‘Hone in’ vs. ‘home in’

by | Jan 2, 2009 | Blog | 0 comments

“Hone in” is wrong. You will hear a lot of people these days saying that they’re “honing in on” something or other. These people are wrong in their use of the expression. This type of misuse is known as an eggcorn.

Honing refers to the use of a honing steel to straighten the edge of a knife blade. Honing is done regularly to maintain a knife’s edge, and honing does not remove steel from the blade.

You don’t “hone in on” the blade, you just hone it.

Periodically, after enough use, the knife will need to be sharpened using a whetstone, which does remove a little steel. Both honing and sharpening are detailed in the video above.

By analogy, it makes perfect sense to speak of honing your skills or honing your argument. But it would be wrong to say you’re going to “hone in on” your main point.

 ‘Home in’ is correct

The correct expression, “home in,” is derived originally from homing pigeons — messenger pigeons used as far back as 3000 BC to deliver military messages because of their unique ability to find their way home.

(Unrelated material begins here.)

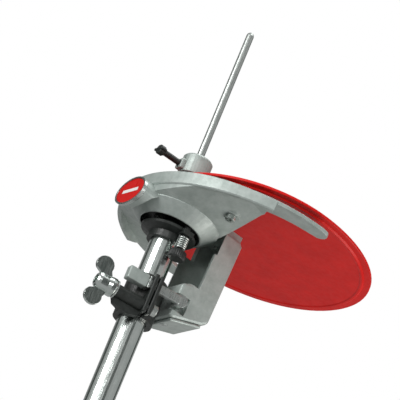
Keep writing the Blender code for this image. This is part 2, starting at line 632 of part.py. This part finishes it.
def clamp():
    """Two-jaw tube clamp with its hinge pin, bolt, wing nut and the stop bar."""
    low, high = (-18.6, 17.0)
    fixed = half_jaw("clamp_fixed_jaw", 1, low, high)
    swing = half_jaw("clamp_swing_jaw", -1, low, high)
    pin_y = 19.4
    for jaw, side, ranges in ((fixed, 1, ((-15.0, -5.0), (6.0, 17.0))), (swing, -1, ((-4.6, 5.6),))):
        for z0, z1 in ranges:
            knuckle = rod("knuckle", "black_cast", 3.4, z1 - z0, (0, pin_y, (z0 + z1) / 2), CLAMP, sides=24)
            arm = box("knuckle_arm", "black_cast", (3.2, 7.4, z1 - z0),
                      (side * 2.3, 16.3, (z0 + z1) / 2), CLAMP)
            join(jaw, knuckle, arm)
    join(swing, slab("jaw_leaf", "black_cast",
                     [(-5.0, -6.0), (-14.0, -6.5), (-22.0, -8.5), (-26.0, -12.5), (-27.0, -16.0), (-25.0, -20.0),
                      (-18.0, -22.5), (-10.0, -22.5), (-4.0, -20.5), (-1.6, -14.0), (-1.6, -8.0)],
                     13.4, 18.6, CLAMP, (90, 0, 0)))
    for jaw in (fixed, swing):
        cut(jaw, rod("pin_hole", "black_cast", 1.5 + GAP, 60.0, (0, pin_y, 0), CLAMP, sides=20))
        cut(jaw, box("bar_slot", "black_cast", (20.0, 4.6 + 2 * GAP, 7.0 + 2 * GAP), (0, FRONT, BAR_HEIGHT), CLAMP))
        cut(jaw, rod("bolt_hole", "black_cast", 3.8, 40.0, (0, FRONT, BOLT_HEIGHT), CLAMP, (0, 90, 0), 24))
    cut(swing, rod("leaf_relief", "black_cast", 5.0 + GAP, 60.0, (-34.2, FRONT, BOLT_HEIGHT), CLAMP,
                   (0, 90, 0), 24))
    rod("clamp_hinge_pin", "bright_steel", 1.5, 33.0, (0, pin_y, 1.0), CLAMP, sides=20)
    return fixed


def clamp_bolt():
    """Bolt across the ears, its spacer, washer and wing nut on the left."""
    holder = empty("bolt_axes", (0, FRONT, BOLT_HEIGHT), (0, -90, 0), CLAMP)
    bolt = turned("clamp_bolt", "bright_steel",
                  [(0, 42.0), (2.6, 42.0), (3.0, 41.4), (3.0, -4.4), (4.5, -4.4), (4.5, -8.0), (4.0, -8.6),
                   (0, -8.6)], parent=holder, steps=24)
    ring("bolt_spacer", "black_cast", 5.0, 3.7, 4.3, 27.4, parent=holder, steps=32)
    ring("bolt_washer", "bright_steel", 7.0, 3.7, 27.7, 29.0, parent=holder, steps=32)
    nut = turned("wing_nut", "chrome",
                 [(3.8, 45.2), (4.8, 45.2), (6.0, 44.2), (6.6, 42.0), (6.6, 36.0), (7.6, 33.0), (7.6, 30.0),
                  (7.0, 29.4), (3.8, 29.4)], parent=holder, steps=32)
    for side in (-1, 1):
        lobe = [math.radians(a) for a in range(-110, 131, 20)]
        outline = [(4.9, 41.0), (4.9, 33.0)]
        outline += [(13.4 + 7.0 * math.cos(a), 42.6 + 7.2 * math.sin(a)) for a in lobe]
        wing = slab("nut_wing", "chrome", [(side * x, z) for x, z in outline][::side], -1.5, 1.5, holder,
                    (90, 0, 0))
        join(nut, wing)
    return bolt


def stop_bar():
    """Flat bar through the ears; its round end sits in the housing's notch."""
    bar = box("stop_bar", "bright_steel", (34.0, 4.6, 7.0), (5.5, FRONT, BAR_HEIGHT), CLAMP, bevel=0.6)
    join(bar, rod("bar_end", "bright_steel", 5.0, 8.6, (23.6, FRONT + 2.4, BAR_HEIGHT), CLAMP, (90, 0, 0), 32))
    slot = (38.0, 4.6 + 2 * GAP, 7.0 + 2 * GAP)
    block = box("stop_block", "cast_alloy", (17.0, 8.0, 10.6), (-15.9, FRONT, BAR_HEIGHT), CLAMP, bevel=1.0)
    collar = box("block_collar", "bright_steel", (1.6, 7.8, 10.0), (-6.0, FRONT, BAR_HEIGHT), CLAMP, bevel=0.3)
    for piece in (block, collar):
        cut(piece, box("bar_way", "bright_steel", slot, (6.0, FRONT, BAR_HEIGHT), CLAMP))
    return block


stand_tube()
seat_cup()
seat_parts()
tilt_adjuster()
pull_rod()
clutch()
thumb_screw()
pad_frame()
badge()
strike_plate()
plate_mounts()
plunger()
sensing()
sensor_housing()
housing_fixings()
housing_base()
electronics()
clamp()
clamp_bolt()
stop_bar()
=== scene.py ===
"""Studio scene of an electronic hi-hat pad on its stand tube, seen from below and to one side.

The CAD nodes are the object. This script gives them their finishes, swaps three of them for
finer pieces of the same size, adds a bar to the badge, and sets up the floor, the lights and
the camera.
Lengths are metres, in the row frame.
"""

import json
import math

import bpy
from mathutils import Matrix, Vector


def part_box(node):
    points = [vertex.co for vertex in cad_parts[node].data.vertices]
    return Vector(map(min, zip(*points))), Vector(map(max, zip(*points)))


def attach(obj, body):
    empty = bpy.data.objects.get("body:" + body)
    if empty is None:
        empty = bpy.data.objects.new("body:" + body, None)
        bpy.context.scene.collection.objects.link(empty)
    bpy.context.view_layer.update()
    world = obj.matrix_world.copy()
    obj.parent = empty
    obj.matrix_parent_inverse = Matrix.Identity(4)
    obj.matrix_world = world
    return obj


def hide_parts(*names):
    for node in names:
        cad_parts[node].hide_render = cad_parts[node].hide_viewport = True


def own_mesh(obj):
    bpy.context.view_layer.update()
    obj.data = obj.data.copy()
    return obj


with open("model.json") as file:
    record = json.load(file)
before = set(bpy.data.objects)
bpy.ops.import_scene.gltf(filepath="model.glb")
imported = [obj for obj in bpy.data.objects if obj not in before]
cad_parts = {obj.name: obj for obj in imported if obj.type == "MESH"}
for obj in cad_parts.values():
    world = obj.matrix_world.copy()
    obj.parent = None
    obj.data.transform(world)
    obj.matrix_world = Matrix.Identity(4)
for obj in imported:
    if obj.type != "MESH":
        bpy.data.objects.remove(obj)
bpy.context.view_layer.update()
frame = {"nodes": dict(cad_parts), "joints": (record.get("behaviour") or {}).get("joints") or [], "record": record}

MM = 0.001
LEAN = math.radians(2.3)      # the pad's forward lean, about +Y
TILT = Matrix.Rotation(LEAN, 3, "Y")
PAD_HEIGHT = 0.4              # about where the pad is
FLOOR_HEIGHT = -6.0           # low enough for a camera under the pad to stay above it
SMOOTH_ANGLE = math.radians(34)
NODES = frame["nodes"]
JOINTS = {joint["name"]: joint for joint in frame["joints"]}


# ---------------------------------------------------------------- helpers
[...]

Expanding from the concept of homing pigeons, “homing” eventually was applied to pilots flying their airplanes home, and later to missile guidance systems that used technology to help a missile “home in on” a target — typically through some sort of feedback and course-correction mechanism.
It is from this context that a detective can be said to home in on a suspect, or researchers home in on a cure for a disease.

Understanding this, “home in” makes sense and “hone in” does not. Therefore, “hone in” is wrong, whether or not dictionaries acknowledge it.

It is up to each of us to insist on using language as accurately as possible, because through careless imprecision we can gradually slip into chaos and madness.